2. A less comical example. Here I am in this picture, snoozing in THE Marian shrine of America, the largest Catholic Church in the country, the basilica of the Immaculate Conception in Washington D.C.



 We were there for the Pro-life vigil the night before the March for Life. With several other thousand people, we celebrated a 2 1/2 hour mass...which, of course, was awesome. We got there 2 hours early, long enough for a short nap, and we still had to sit downstairs, outside the crypt church, in the VERY back against the wall. We couldn't even see the TV showing us the altar. And there was little ole' me, a tiny speck in the midst of the largest peaceful protest in the nation...cat-napping in front of...well, God and everybody. My position inside that basilica was so perfectly illustrative of my part in the March.

 

“I am only one, but I am one.

I can't do everything, but I can do something.

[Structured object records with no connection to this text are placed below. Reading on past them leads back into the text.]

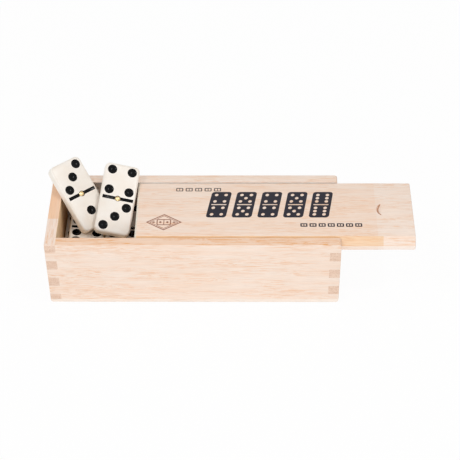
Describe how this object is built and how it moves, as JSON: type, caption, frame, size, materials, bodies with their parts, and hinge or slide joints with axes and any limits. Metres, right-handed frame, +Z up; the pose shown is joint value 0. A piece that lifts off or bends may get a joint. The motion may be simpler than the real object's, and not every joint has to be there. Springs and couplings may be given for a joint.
{
  "type": "domino storage box",
  "caption": "Finger-jointed wooden case with a sliding bevelled lid, holding a double-six set of ivory domino tiles with brass spinners.",
  "frame": {"origin": "centre of the underside of the case's bottom board", "axes": "+X the way the lid slides open, +Y from the front side towards the back side, +Z up"},
  "size_m": [0.2523, 0.0744, 0.074],
  "materials": {
    "case_wood": "satin",
    "base_wood": "satin",
    "lid_wood": "satin",
    "tile": "gloss",
    "spinner_brass": "polished"
  },
  "bodies": {
    "case": {"bottom_board": "base_wood", "front_side": "case_wood", "back_side": "case_wood", "left_end": "case_wood", "right_end": "case_wood", "tile_0_0": "tile", "tile_1_0": "tile", "tile_1_1": "tile", "tile_2_0": "tile", "tile_2_1": "tile", "tile_2_2": "tile", "tile_3_0": "tile", "tile_3_2": "tile", "tile_3_3": "tile", "tile_4_0": "tile", "tile_4_1": "tile", "tile_4_2": "tile", "tile_4_4": "tile", "tile_5_0": "tile", "tile_5_1": "tile", "tile_5_2": "tile", "tile_5_3": "tile", "tile_5_4": "tile", "tile_5_5": "tile", "tile_6_0": "tile", "tile_6_1": "tile", "tile_6_2": "tile", "tile_6_3": "tile", "tile_6_4": "tile", "tile_6_5": "tile", "tile_6_6": "tile", "stored_spinners": "spinner_brass"},
    "lid": {"lid": "lid_wood"},
    "left_tile": {"tile_3_1": "tile", "spinner_3_1": "spinner_brass"},
    "right_tile": {"tile_4_3": "tile", "spinner_4_3": "spinner_brass"}
  },
  "joints": [
    {"name": "lid_slide", "type": "slide", "parent": "case", "child": "lid", "axis": [1, 0, 0], "range_m": [0, 0.14]},
    {"name": "left_tile_lift", "type": "slide", "parent": "case", "child": "left_tile", "axis": [-0.4965, 0.6045, 0.623], "range_m": [0, 0.08]},
    {"name": "right_tile_lift", "type": "slide", "parent": "case", "child": "right_tile", "axis": [0.1306, 0.8736, 0.4688], "range_m": [0, 0.08]}
  ]
}
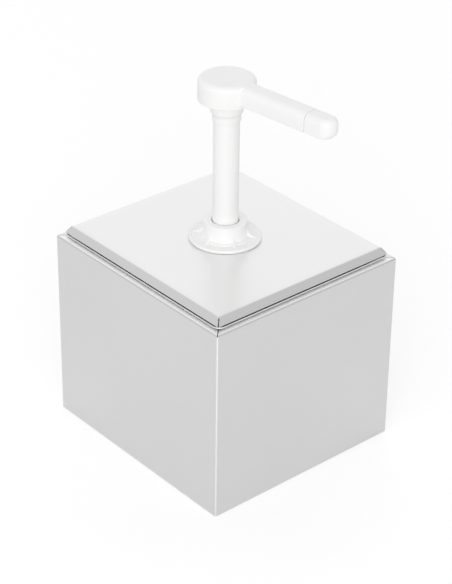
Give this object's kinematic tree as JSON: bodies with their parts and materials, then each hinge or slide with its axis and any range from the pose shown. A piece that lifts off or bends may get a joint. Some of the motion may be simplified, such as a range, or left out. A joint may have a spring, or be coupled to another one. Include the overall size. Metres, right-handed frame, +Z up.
{
  "type": "pump dispenser",
  "caption": "Countertop sauce dispenser: a square steel housing, a lift-out pan, a bevelled lid and a white plunger pump with a level swivelling spout.",
  "frame": {"origin": "middle of the housing's underside, on the surface that it stands on", "axes": "+Z up along the pump's stem, X across the housing's narrower side, Y along its deeper side; at rest the spout points to -Y, six degrees towards +X"},
  "size_m": [0.1706, 0.1914, 0.287],
  "materials": {
    "brushed_steel": "fine satin, brushed in one direction",
    "bright_steel": "polished spring wire and balls",
    "white_plastic": "moulded, satin",
    "milky_plastic": "extruded, milky",
    "white_rubber": "food-grade, matt"
  },
  "bodies": {
    "base": {"housing_shell": "brushed_steel", "base_plate": "brushed_steel"},
    "pan": {"food_pan": "brushed_steel"},
    "lid": {"lid": "brushed_steel", "lid_frame": "brushed_steel", "lid_gasket": "white_rubber", "lock_collar": "white_plastic", "stem_wiper": "white_rubber", "stem_bush": "white_plastic", "pump_barrel": "white_plastic", "foot_valve_body": "white_plastic", "foot_valve_seal": "white_rubber", "dip_tube": "milky_plastic", "inlet_ball_cage": "white_plastic", "return_spring": "bright_steel"},
    "inlet_ball": {"inlet_ball": "bright_steel"},
    "piston": {"piston": "white_plastic", "piston_seal": "white_rubber", "ball_retainer": "white_plastic"},
    "discharge_ball": {"discharge_ball": "bright_steel"},
    "head": {"plunger_stem": "white_plastic", "stem_o_ring": "white_rubber", "pump_head": "white_plastic", "spout_tip": "white_plastic"}
  },
  "joints": [
    {"name": "pan_lift", "type": "slide", "parent": "base", "child": "pan", "axis": [0, 0, 1], "range_m": [0, 0.155]},
    {"name": "lid_lift", "type": "slide", "parent": "pan", "child": "lid", "axis": [0, 0, 1], "range_m": [0, 0.15]},
    {"name": "inlet_ball_lift", "type": "slide", "parent": "lid", "child": "inlet_ball", "axis": [0, 0, 1], "range_m": [0, 0.0017]},
    {"name": "plunger_press", "type": "slide", "parent": "lid", "child": "piston", "axis": [0, 0, -1], "range_m": [0, 0.0618], "stiffness_N_per_m": 300, "springref_m": -0.02, "deforming": ["return_spring"]},
    {"name": "discharge_ball_lift", "type": "slide", "parent": "piston", "child": "discharge_ball", "axis": [0, 0, 1], "range_m": [0, 0.0017]},
    {"name": "head_swivel", "type": "hinge", "parent": "piston", "child": "head", "pos_m": [0, 0, 0.254], "axis": [0, 0, 1], "continuous": true}
  ]
}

The something I ought to do, I can do.

And by the grace of God, I will.”

-Edward Everett Hale



And I did. I was only one of 400,000 people-most of them born after the Roe Vs. Wade decision-to march on the Supreme Court building that day (See http://www.ewtn.com/vnews/getstory.asp?number=111182). My own self disappeared and I joined in a cause that is bigger than all of us put together can even imagine. I was a just a miniscule part of the witness to a culture of life, to a deeper respect for my own humanity, to the call of a life completely open to God's grace and life-giving love. God's work is so perfect in the pro-life movement. As more and more and more people join in this fight, one person means (in a manner of speaking) less and less and less...the louder the testimony of this pilgrimage becomes, the more humbling it is. What a lesson God is teaching us! The more of us that fight for Christ, the more glory we bring Him and the more we-together with our brothers and sisters-build His Kingdom, the less glory we are able to take for ourselves. WHOA!

"Father God, we praise You and thank You for the virtue of humility. By becoming smaller, help us to see and enjoy and adore more of Your greatness. Amen."

"He must increase, I must decrease." -John 3:30

May you decrease, to make more room for God in your life!